Over the last 15 years, Kim has been the lone voice in the network marketing wilderness, training people to sell without hype, jargon, or promises.  Instead, she shows people how to lead with their own hot buttons and develop a community of customers and colleagues.

This mission evolved from her intense personal experience building her own distributorships in five network marketing companies. In her first attempt as a professional direct seller, Kim retailed more water filtration units than anyone in the company's history -- nearly $60k in her first month alone. Five years later, when she found another product she loved that people bought month after month after month, she built an organization of 31,000 people in 13 months, and made it to the highest possible position in the shortest time in the company's history. (http://BananaMarketing.com/aboutus.html)
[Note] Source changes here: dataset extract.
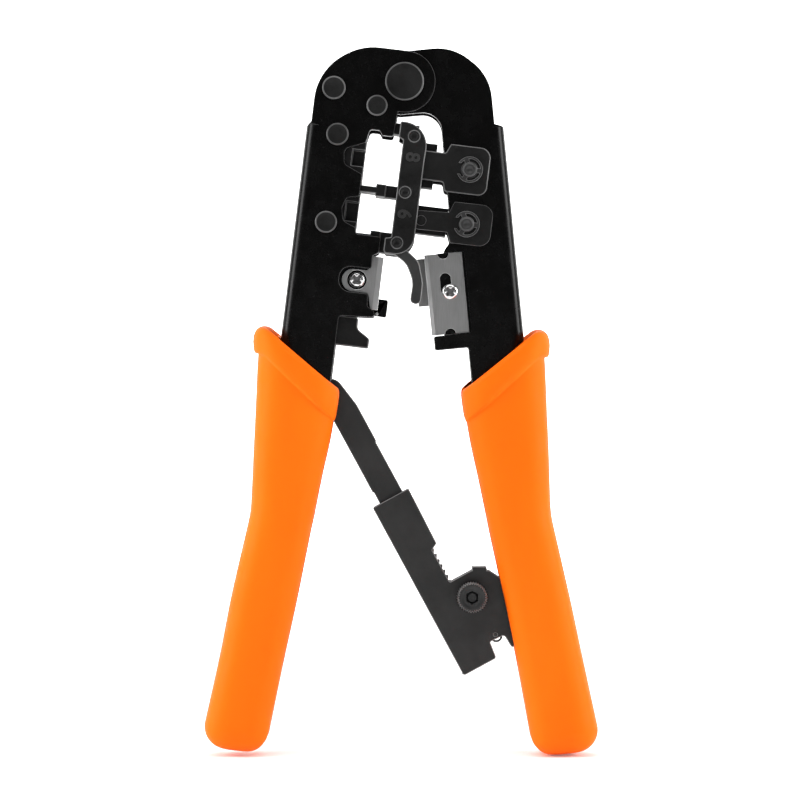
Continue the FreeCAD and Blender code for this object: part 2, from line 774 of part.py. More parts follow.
def make_left_handle():
    save("left_frame", left_placed(left_frame()))
    save("left_grip", left_placed(grip(LEFT_SECTIONS, -1, WEB_X, OUTER_HALF, SLOT_HALF)))
    save("die_block", left_placed(die_block()))
    front = bridge()
    rear = front.mirror(V(0, 0, 0), V(0, 1, 0))
    stop = plate(WIRE_STOP, -BRIDGE_OUT + 0.4, -BRIDGE_IN - 0.3)
    save("guide_bridge_front", left_placed(front.cut(stop)))
    save("guide_bridge_rear", left_placed(rear))
    save("bridge_posts", [left_placed(post) for post in posts()])
    save("wire_stop", left_placed(stop.cut(rod(*POSTS[2], POST_RADIUS, -20, 20))))
    save("pivot_rivet", headed(0, 0, PIVOT_HEAD, PIVOT_SHANK, OUTER_HALF))
    save("pivot_spacer", tube(0, 0, 5.6, PIVOT_SHANK, CORE_HALF + 0.15))
    rivets = [headed(x, z, head, RIVET_SHANK, OUTER_HALF) for x, z, head in FRAME_RIVETS]
    save("frame_rivets", [left_placed(rivet) for rivet in rivets])
    tubes = [
        tube(x, z, radius, RIVET_SHANK, OUTER_HALF - SHEET)
        for (x, z, head), radius in zip(FRAME_RIVETS, SPACER_RADII)
    ]
    save("rivet_spacers", [left_placed(piece) for piece in tubes])
    save("return_spring", left_placed(return_spring()))
    hole = rod(-6.6, -57.2, 1.25, -20, 20)
    holder = block(-14.0, -2.2, LEFT_BLADE_Y + BLADE_THICK, CORE_HALF, -66.6, -50.2)
    save("blade_holder_left", left_placed(holder.cut(hole)))
    save("left_blade", left_placed(left_blade()))
    save("left_blade_screw", left_placed(screw(-6.6, -57.2, LEFT_BLADE_Y + BLADE_THICK, -1, 8)))
    save("strip_anvil", left_placed(plate(STRIP_ANVIL, -6.15, 6.15)))
    gauge = plate(WIRE_GAUGE, -3.8, 3.4).cut(holder).cut(rod(0.2, -66.0, 0.45, -20, 20))
    save("wire_gauge", left_placed(gauge))
    save("gauge_pin", left_placed(rod(0.2, -66.0, 0.45, -4.1, 3.6)))
    save("ratchet_bar_pin", rod(*BAR_HINGE, SMALL_PIN, -OUTER_HALF, OUTER_HALF))


def make_right_handle():
    save("right_frame", right_placed(right_frame()))
    save("right_grip", right_placed(grip(RIGHT_SECTIONS, 1, RIGHT_WEB_X, INNER_HALF, INNER_HALF - 0.05)))
    holder = block(4.4, 20.0, CUTTER_Y + BLADE_THICK, REAR_BLADE_Y, -72.3, -49.2)
    holder = holder.cut(rod(7.15, -60.3, 1.25, -20, 20)).cut(rod(7.15, -56.0, 1.25, 0, 20))
    save("blade_holder_right", right_placed(holder))
    save("cutter_blade", right_placed(cutter_blade()))
    save("cutter_screw", right_placed(screw(7.15, -60.3, CUTTER_Y, -1, 4)))
    rear = block(-2.0, 8.8, REAR_BLADE_Y, REAR_BLADE_Y + BLADE_THICK, -63.5, -49.9)
    rear = rear.cut(rod(7.15, -56.0, 1.25, -20, 20))
    save("rear_blade", right_placed(rear))
    save("rear_blade_screw", right_placed(screw(7.15, -56.0, REAR_BLADE_Y + BLADE_THICK, 1, 4)))
    pins = [ram_pin(*point) for point in (PIN_8, PIN_6)]
    save("ram_pins", [left_placed(pin) for pin in pins])
    clips = []
    for point in (PIN_8, PIN_6):
        clips += both_sides(clip(*point, -8.7, -8.2))
    save("ram_clips", [left_placed(piece) for piece in clips])
    save("housing_pin", right_placed(rod(*housing_hinge_local(), SMALL_PIN, -INNER_HALF, INNER_HALF)))


def make_rams():
    save("link_8p", [left_placed(side) for side in link(LINK_8, PIN_8, QUILL_8)])
    save("link_6p", [left_placed(side) for side in link(LINK_6, PIN_6, QUILL_6)])
    for name, quill in (("punch_pin_8p", QUILL_8), ("punch_pin_6p", QUILL_6)):
        save(name, left_placed(rod(*quill, PUNCH_PIN, -LINK_OUT + 0.2, LINK_OUT - 0.2)))
    save("punch_8p", left_placed(punch(3.1, 11.5, -28.9, -16.2, None, QUILL_8, 8)))
    save("punch_6p", left_placed(punch(6.7, 16.8, -42.0, -34.0, None, QUILL_6, 6)))


def make_ratchet():
    save("ratchet_bar", ratchet_bar())
    save("ratchet_housing", housing_placed(ratchet_housing()))
    save("release_knob", housing_placed(release_knob()))
    save("pawl", housing_placed(pawl()))
    save("pawl_spring", [housing_placed(piece) for piece in pawl_spring()])
    anchor = rod(*ANCHOR, ANCHOR_RADIUS, -HOUSING_OUT - 0.3, HOUSING_OUT + 0.3)
    save("spring_anchor", housing_placed(anchor))


os.makedirs("parts", exist_ok=True)
make_left_handle()
make_right_handle()
make_rams()
make_ratchet()
ORIGIN = origin_under_tool()
for node, shape in PIECES.items():
    shape.translate(-ORIGIN)
    shape.exportStep("parts/" + node + ".step")
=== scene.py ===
import json
import math

import bmesh
import bpy
from mathutils import Euler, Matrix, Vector


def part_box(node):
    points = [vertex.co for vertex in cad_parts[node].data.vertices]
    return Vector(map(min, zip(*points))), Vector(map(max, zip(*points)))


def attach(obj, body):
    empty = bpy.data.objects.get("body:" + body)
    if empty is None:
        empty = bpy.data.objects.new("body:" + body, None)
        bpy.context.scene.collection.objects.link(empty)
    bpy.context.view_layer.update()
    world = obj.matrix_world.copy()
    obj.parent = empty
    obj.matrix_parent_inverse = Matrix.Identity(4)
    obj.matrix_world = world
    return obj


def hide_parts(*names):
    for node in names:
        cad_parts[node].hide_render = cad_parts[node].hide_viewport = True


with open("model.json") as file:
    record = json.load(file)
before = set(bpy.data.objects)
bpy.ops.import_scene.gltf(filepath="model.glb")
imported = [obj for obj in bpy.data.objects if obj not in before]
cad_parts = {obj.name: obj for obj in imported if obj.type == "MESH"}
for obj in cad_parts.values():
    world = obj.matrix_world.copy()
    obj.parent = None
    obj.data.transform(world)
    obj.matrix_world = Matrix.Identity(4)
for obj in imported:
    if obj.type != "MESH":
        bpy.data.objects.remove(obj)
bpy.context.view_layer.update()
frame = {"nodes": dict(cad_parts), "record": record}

MM = 0.001

# Driving sizes, in millimetres and degrees, from the CAD model
LEFT_LEAN = 7.0  # how far each handle leans about the pivot in its open position
RIGHT_LEAN = -5.5
GRIP_DEPTH = 11.2  # half depth of the grips
COLLAR_STEP = 1.6  # how far the collar stands out at the outer wall
BRIDGE_FACE = -10.4  # depth of the front bridge's face
CHEEK_FACE = 8.2  # distance from the middle plane to the cheeks' outer faces
HEAD_FACE = 9.1  # and to the faces of the rivets


def middle_of(node):
    """Middle of a CAD node's box, in metres."""
    low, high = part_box(node)
    return (Vector(low) + Vector(high)) / 2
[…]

Kim has been selling things she loves since she was eight.  The little Dutch girl with broken English sold more Christmas cards door-to-door in her neighborhood than all her friends.  After a stint in academia which ended with a Masters degree from Harvard, she wrote academic textbooks and articles, then slowly moved into sales - first real estate, then direct sales and network marketing.

Since she started in network marketing in 1989, she has been entertaining direct marketers, first in her own group, then at national conventions. Her radical approaches and fun style are all based on an uncanny understanding of how to open people's minds, and a masterful use of language.
Her romance with language began at MIT in 1970 where she nearly failed the introductory linguistics class taught by the world renowned Noam Chomsky.   She turned her near failure into a book -- From Deep to Surface Structure, which was published by Harper & Row, New York, in 1971, with a foreword by Noam Chomsky.  It became the basic textbook for the introductory linguistics course at MIT and other universities across the U.S.  At Harvard she wrote cartoon-style language tests for children published in 1972 and 1973 by Harcourt Brace, NY, and used for many years by elementary schools throughout the U.S.
 
In 1996, responding to thousands of requests to make her attitude and tips available to anyone looking for alternatives to the status quo, Kim gave up her interest in specific networking companies and founded her own production company.    
Now she shares her secrets and insights with the entire industry through her books, CDs, tapes, websites and classes. She maintains a blog especially for women and evolved men in marketing (kimklaverblogs.com), and is the creative force behind a podcast community of enlightened marketers (yourgreatthing.com).